Remember: Manga Studio is software designed specifically for comics work. So take some time to learn how panels — the software refers to them as “frames” — are handled in Manga Studio. It’s not particularly intuitive. And — truly — you could draw comics perfectly well in Manga Studio without ever drawing a single frame.
But they are useful, once you get the hang of it, and they’re quite versatile. And the more layers you tend to use as a digital artist, the more you’ll rely on frames to help you stay organized.
Word balloons (2)
My main gripe in switching to Manga Studio was the lack of text boxes. Simply put, you can’t draw a text box and then write several lines of text that break according to the boundaries of the box. Instead, you have to manually break every line with a hard return. And if that doesn’t result in a block of text that has the correct shape for your composition, you have to manually re-break every line.
I didn’t like that.
Ironically, it solves one of my longstanding thoughts that text boxes were introducing bad design into novices’ word balloons. This is from a post I wrote waaaaay back in 2009:
Keep the interior border consistent
I blame computer typography for this one. Most applications flow text into a rectangular box. But cartoonists place their text into a circle. As a result, there is often more space above and below the text than there is on the sides — which looks awkward. Luckily, if you’re setting type digitally, you have a simple fix for this problem. Just move the type up and key in a hard return after the first word or two, forcing the rest of the copy below the first line. You can even place a strategic return near the end of the text to force one or two words into the bottom of the balloon.
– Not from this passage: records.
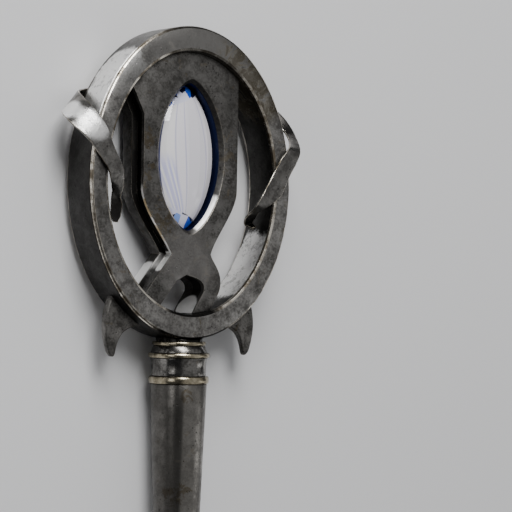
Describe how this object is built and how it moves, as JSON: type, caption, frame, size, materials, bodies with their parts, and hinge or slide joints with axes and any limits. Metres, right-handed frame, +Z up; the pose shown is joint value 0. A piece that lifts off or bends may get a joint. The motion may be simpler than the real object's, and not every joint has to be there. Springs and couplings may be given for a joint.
{
  "type": "sceptre",
  "caption": "Sceptre with an oval steel ring head around a pointed crystal, twisted straps, claws, a wire-wound grip and a turned pommel, lying face up.",
  "frame": {"origin": "middle of the small flat under the pommel's widest edge, on the surface that the sceptre lies on", "axes": "+Y towards the ring head, +Z up and out of the head's front, +X to the right of the head seen from the front"},
  "size_m": [0.2029, 1.0061, 0.0493],
  "materials": {
    "pitted_steel": "dark, mottled and pitted, with brown stains",
    "strap_steel": "worn, creased strap with bright edges",
    "polished_steel": "worn polish with stains",
    "shaft_steel": "brown-stained, with streaks along it",
    "aged_brass": "aged, worn bright on the edges",
    "wire_brass": "matt, aged and creased",
    "crystal": "clear, milky in the middle, blue at the tips"
  },
  "bodies": {
    "root": {"ring": "pitted_steel", "setting_plate": "pitted_steel", "stone": "crystal", "claw_left": "pitted_steel", "claw_right": "pitted_steel", "strap_left": "strap_steel", "strap_right": "strap_steel", "collar": "polished_steel", "band_top": "aged_brass", "band_middle": "aged_brass", "band_bottom": "aged_brass", "shaft": "shaft_steel", "grip_wire": "wire_brass", "pommel": "polished_steel"}
  },
  "joints": []
}
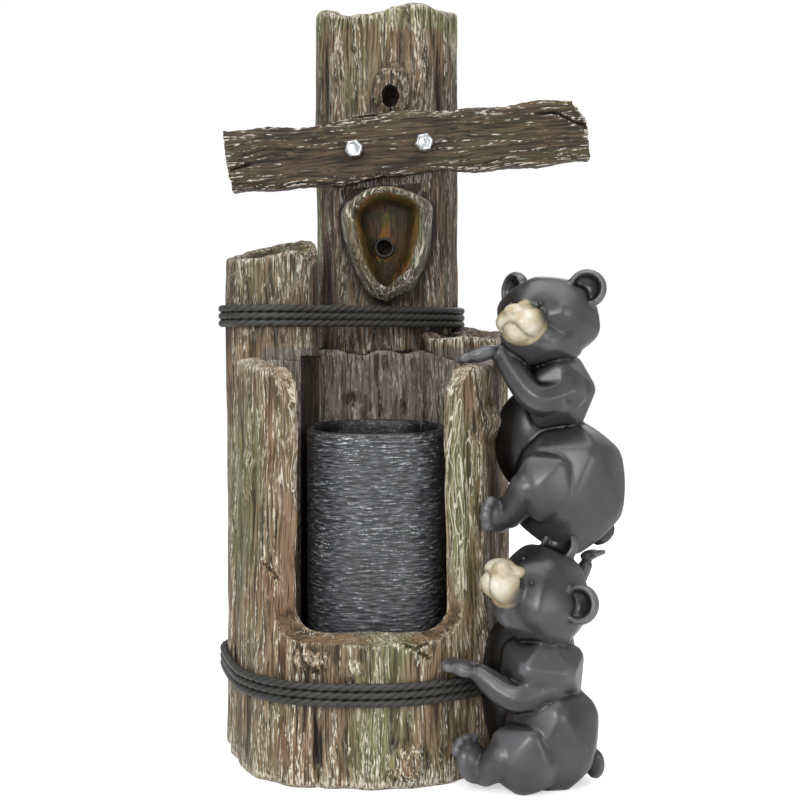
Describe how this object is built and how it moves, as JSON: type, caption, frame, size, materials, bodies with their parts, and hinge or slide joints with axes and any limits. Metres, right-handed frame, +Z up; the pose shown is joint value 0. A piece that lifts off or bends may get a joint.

While I’d still like to see text boxes introduced in a future upgrade, I’ve made the transition rather smoothly. And, truthfully, now that I’m in the swing of things, I really don’t mind working this way.
Listen, I’m not a critic of Adobe’s Creative Cloud initiative. Right now, I pay about fifty bucks a month to have access to a full compliment of Adobe software — from Photoshop and InDesign to tools to help polish the audio of a podcast, fonts, and more. It’s really not a bad deal.
But, honestly, the Big Draws (pardon the pun) are Photoshop and InDesign.
And I just cut my need for Photoshop by about 90%.
If I find a cost-effective replacement for InDesign, I’ll easily rationalize leaving Creative Cloud.
That’s going to put more than $600 a year back into my budget. And that’s money I can use in all sorts of ways to improve my comic, my business, and more.